Let's now have a look at the BaseCachedMethod<T>
class.
using System;
using System.Collections.Generic;
using System.Text;
using System.Web.Caching;
namespace CacheManager
{
public abstract class BaseCachedMethod<T>
{
private const string _CONTROL_VALUE_APPENDIX = "ControlValue";
protected int _Expiration = 1;
protected bool _UseControlValue = true;
protected int _ControlValueExpirationDifference = 1;
protected System.Web.Caching.CacheItemPriority _Priority =
System.Web.Caching.CacheItemPriority.Normal;
protected bool _DoCallBack = false;
protected bool _UseCache = true;
private string CacheKey
{
get
{
return this.GetType().ToString() + "-" + this.GetCacheKey();
}
}
private int DataExpiration
{
get {
return _Expiration + (_UseControlValue ? _ControlValueExpirationDifference : 0);
}
}
private void AddDataToCache(T localResult)
{
System.Web.HttpContext.Current.Trace.Warn("AddDataToCache", CacheKey);
CacheManager.CurrentCache.Insert(CacheKey, localResult, null,
DateTime.Now.AddMinutes(DataExpiration),
System.Web.Caching.Cache.NoSlidingExpiration, _Priority, null);
AddControlValueToCache();
}
protected abstract string GetCacheKey();
protected abstract T LoadData();
private void LoadCache(string cacheKey, object obj,
System.Web.Caching.CacheItemRemovedReason reason)
{
if (reason != System.Web.Caching.CacheItemRemovedReason.Removed &&
reason != System.Web.Caching.CacheItemRemovedReason.Underused)
{
if (obj != null)
{
CacheManager.CurrentCache.Insert(cacheKey, obj);
}
T localResult = LoadData();
AddDataToCache(localResult);
}
}
public T GetData()
{
T result = default(T);
if (_UseCache)
{
bool reloadData = false;
object objInCache = null;
if(_UseControlValue)
{
object singleReloadObj = CacheManager.CurrentCache.Get
(CacheKey + _CONTROL_VALUE_APPENDIX);
if(singleReloadObj==null)
{
System.Web.HttpContext.Current.Trace.Warn("Control value is null", CacheKey);
reloadData=true;
AddControlValueToCache();
}
}
if(!reloadData)
{
objInCache = CacheManager.CurrentCache.Get(CacheKey);
}
if (objInCache == null)
{
System.Web.HttpContext.Current.Trace.Warn("Load real data", CacheKey);
result = LoadData();
AddDataToCache(result);
}
else
{
System.Web.HttpContext.Current.Trace.Warn("Get object from cache", CacheKey);
result = (T)objInCache;
}
}
else
{
result = LoadData();
}
return result;
}
public T GetDataIfInCache()
{
return (T)CacheManager.CurrentCache.Get(CacheKey);
}
private void AddControlValueToCache()
{
if (_UseControlValue)
{
System.Web.HttpContext.Current.Trace.Warn("AddControlValueToCache", CacheKey);
CacheManager.CurrentCache.Insert(CacheKey + _CONTROL_VALUE_APPENDIX,
true, null, DateTime.Now.AddMinutes(_Expiration),
System.Web.Caching.Cache.NoSlidingExpiration, _Priority, null);
}
}
}
}
This class has one public
method (GetData
) that contains the logic needed to check whether an object is contained in the Cache or has to be retrieved from the data source.
The LoadCache
method, before calling the LoadData
method, inserts in Cache the expired object so the user will never experience a direct query on the data source as data will be always available in the Cache (of course, in order to preserve scalability, this doesn't happen when the object is explicitly removed by the ASP.NET Cache or by code).

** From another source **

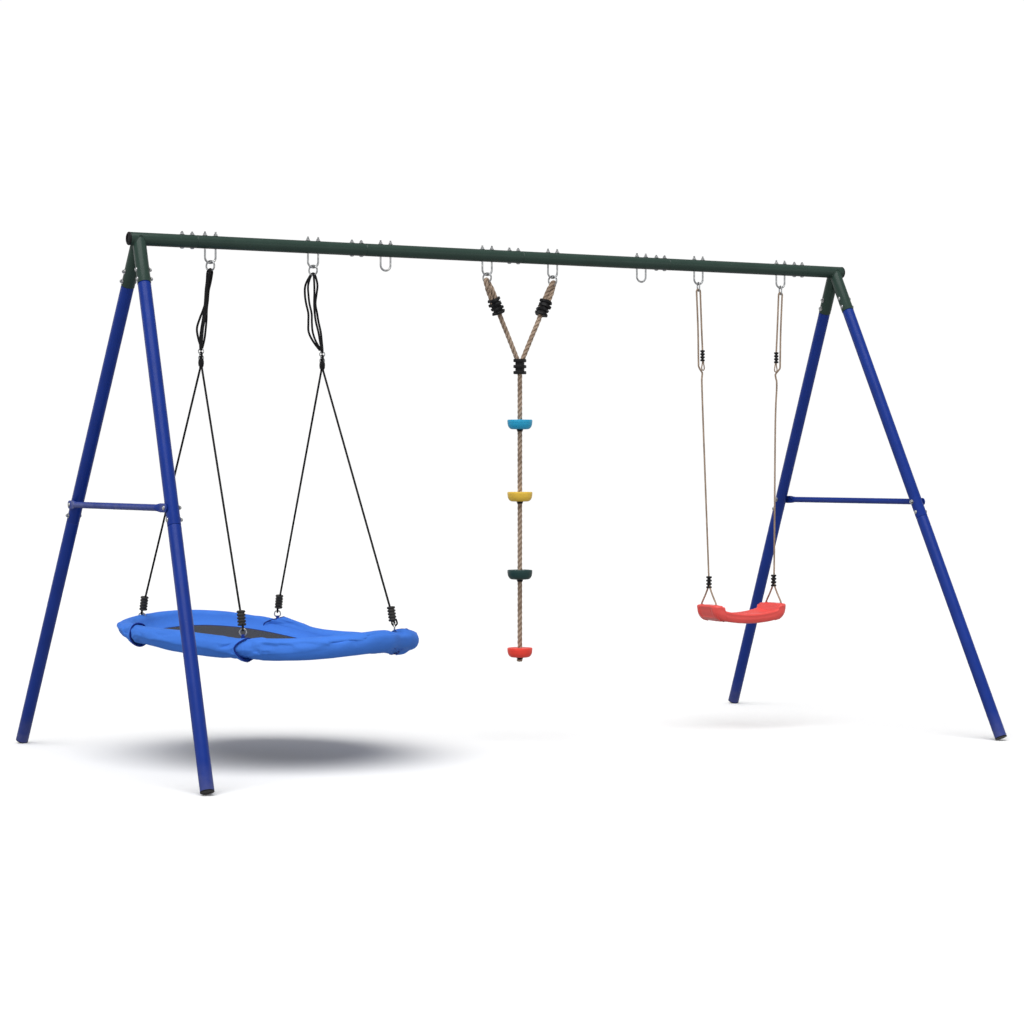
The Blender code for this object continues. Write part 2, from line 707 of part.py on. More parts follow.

If the variable _UseControlValue
is true
, which is the default, each time an object is added to cache, another simple boolean object, called "control value", is added as well with a lower expiration value (default difference is one minute but it can be changed). When the GetData()
method is called, the code first checks whether the so called "control value" is available. If not, the control value is immediately recreated and put in cache, and the actual query is performed and data refreshed to the updated value. In this way, other users that need the same data while the first one (very unlucky!) is loading actual data from the data source can still get it from the cache as this is not expired. This allows to have long running queries even in high traffic web sites: only one user will actually perform the query.